MyAlgoTrainingArguments correctly parsed from YAML
get_training_args_class('my_algo') returns correct subclass
get_trainer_class('my_algo') loads MyAlgoTrainer
Training runs end-to-end for ≥2 epochs without errors
Loss values are numerically reasonable (not NaN, decreasing)

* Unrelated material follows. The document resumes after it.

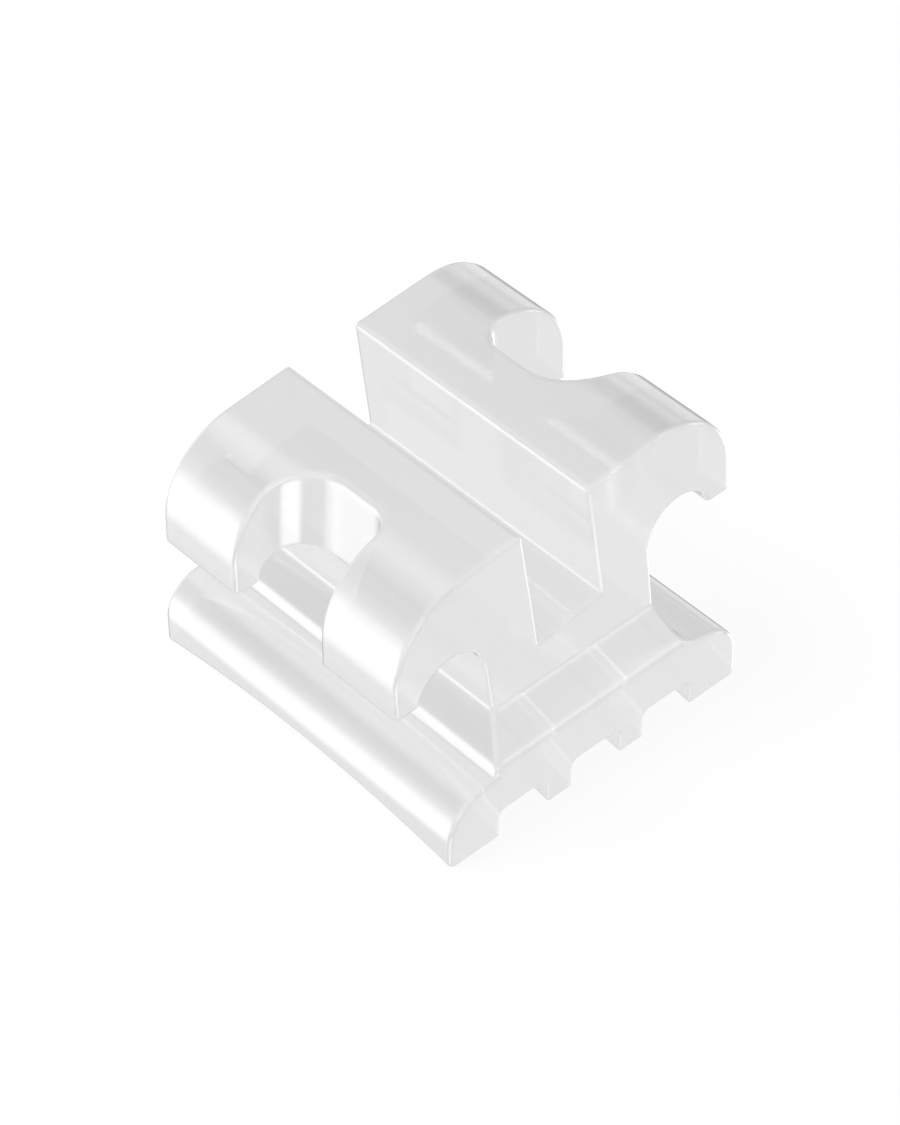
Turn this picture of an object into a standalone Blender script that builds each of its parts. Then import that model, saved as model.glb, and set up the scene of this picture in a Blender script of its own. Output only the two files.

Rewards improve over training
Checkpoint save/load works correctly
Works with at least two different model adapters
Coupled algorithms only use SDE dynamics
Decoupled algorithms work with both SDE and ODE dynamics

Common Pitfalls

Not subclassing TrainingArguments — algorithm-specific params won't be parsed from YAML
Forgetting _registry.py + __init__.py updates — falls back to base TrainingArguments, losing custom params
Using ODE with coupled paradigm — no log-probabilities available, silent incorrect gradients
Not calling self.should_continue_training() — infinite loop if max_epochs is set
Duplicating _initialization() logic — already called in BaseTrainer.__init__; don't re-prepare modules
Reimplementing advantage gather/scatter — use self.advantage_processor.compute_advantages() instead; it handles both sampler topologies automatically
Extending GRPOTrainer unnecessarily — unless your algorithm extends GRPO's PPO-clipped loss, extend BaseTrainer directly (as NFT and AWM do)
Optimizer-time CFG without get_preprocess_guidance_scale() — if your algorithm calls adapter.forward(guidance_scale=X) where X > 1.0 but training_args.guidance_scale ≤ 1.0, negative prompts won't be encoded at preprocessing time and CFG silently falls back to no-CFG. Override get_preprocess_guidance_scale() in your TrainingArguments subclass to return max(guidance_scale, your_optimize_cfg). See DGPO's kl_cfg for a real example.